A
WSJ oped with J J Plecs, formerly of
Roam Analytics, which does a lot of health related data work. This is the full oped now that 30 days have passed. The
previous blog post has a lot of interesting updates and commentary.
The discovery that cigarettes cause cancer greatly improved human health. But that discovery didn’t happen in a lab or spring from clinical trials. It came from careful analysis of mounds of data.
Imagine what we could learn today from big-data analysis of everyone’s health records: our conditions, treatments and outcomes. Then throw in genetic data, information on local environmental conditions, exercise and lifestyle habits and even the treasure troves accumulated by Google and Facebook .
The gains would be tremendous. We could learn which treatments and dosages work best for which people; how treatments interact; which genetic markers are associated with treatment success and failure; and which life choices keep us healthy. Integrating payment and other data could transform medical pricing and care provision. And all this information is sitting around, waiting to be used.
So why isn’t it already happening? It’s not just technology: Tech companies are overcoming the obstacles to uniting dispersed, poorly organized and incompatible databases. Rather, the full potential of health-care data analysis is blocked by regulation—and for a good reason: protecting privacy. Obviously, personal medical records can’t be open for all to see. But medical-data regulations go far beyond what’s needed to prevent concrete harm to consumers, and underestimate the data’s enormous value.
Most of us have seen how regulations kept medicine in the fax-machine era for decades, and how electronic medical records are still mired in complexity. It’s tough enough for patients to access their own data, or transfer it to a new doctor. Researchers face more burdensome restrictions.

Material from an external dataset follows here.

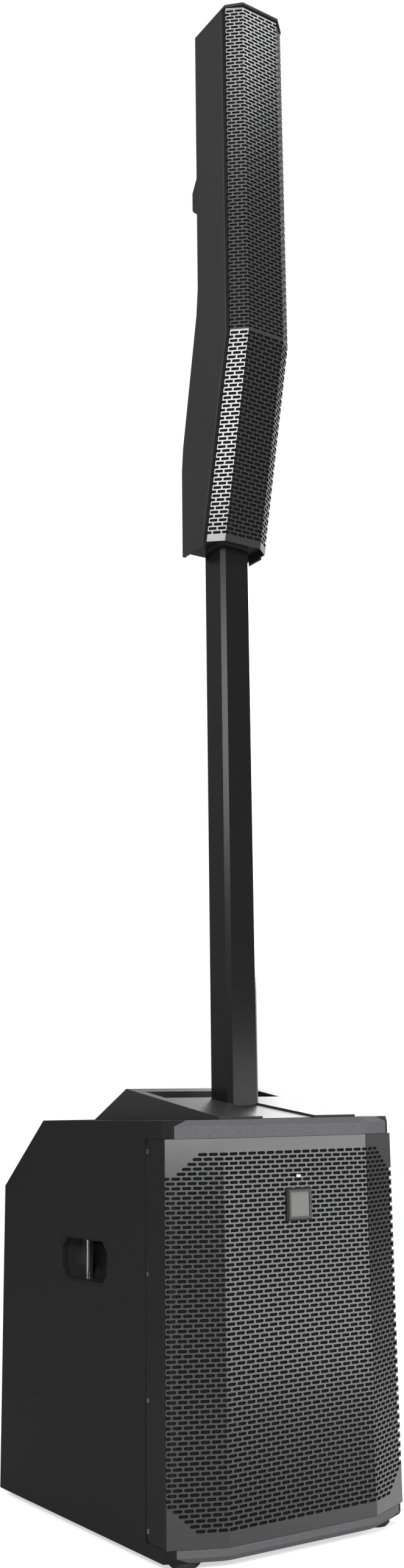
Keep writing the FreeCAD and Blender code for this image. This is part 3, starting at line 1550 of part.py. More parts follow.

“Open Data” initiatives in medical research, which make medical data freely available to researchers, are hobbled by Health Insurance Portability and Accountability Act (HIPAA) regulations and data-management procedures that reduce the data’s value and add long lead times. For example, regulations mandate the deletion of much data to ensure individual privacy. But if the data are de-identified to the point that patients can’t possibly be distinguished, nobody will be able to tell why a given patient experienced a better or worse result.
HIPAA “safe harbor” guidelines require removing specific dates from patient data. Only the year when symptoms emerged or treatments were tried can be shown. So which treatment was tried first? And for how long? Was the patient hospitalized before the treatment or three months later? All of a sudden, the data aren’t so helpful.
Health-care data released for public use are also closely hemmed in. For instance, Medicare prescription data are censored if a doctor wrote 10 or fewer prescriptions for a particular drug. That means whole categories of usage and prescribers are systematically missing from the publicly available data.
Regulators need to place greater weight on the social value of data for research. Data use can be limited to research purposes. Specific dangers, rather than amorphous privacy concerns, can be enumerated and addressed. The Internal Revenue Service seems to have figured out how to keep individual-level tax data private while allowing economic researchers to study it. Similar exploration is needed for health data; the opportunity cost of medical discoveries not made is too high to ignore.
Research consortia or governmental agencies can release patient-level data sets, including high resolution on symptoms, treatments, lab test-results and medical outcomes, but with names and identifying details anonymized. It should be freely available to researchers first for conditions with the most serious need for new insights, such as Alzheimer’s, ALS or pancreatic cancer. These can be the leading edge for which regulators develop data-control systems they can trust.
Laws and regulations can stipulate that patients’ medical data can’t be used for nonmedical and nonresearch purposes such as advertising. Patients can be explicitly protected against any harms related to being identified by their data. Data couldn’t be used to deny access to insurance, set the cost of insurance, or for employment decisions. Patients should opt-in by default to share their medical records for research purposes, but always be able to decline to share if they’d like.
Free societies have long benefited from a wise balance between the open exchange of ideas and information, and individuals’ rights and sensitivities. We need to get that balance right for medical data. Otherwise, societies less concerned with individual rights and privacy may seize the opportunities we’re giving up.
Mr. Plecs is a consultant for the pharmaceutical and biotechnology industries. Mr. Cochrane is a senior fellow of the Hoover Institution and an adjunct scholar of the Cato Institute.
More updates. In addition to to
Roam,
Tafi,
Datavant and the
FDA sentinel initiative mentioned in the
previous blog post, a colleague points out
Project Data Sphere which aims to "share, integrate, and analyze our collective historical cancer research data in a single location." It also mixes a wide variety of data sources, and makes data available to academics.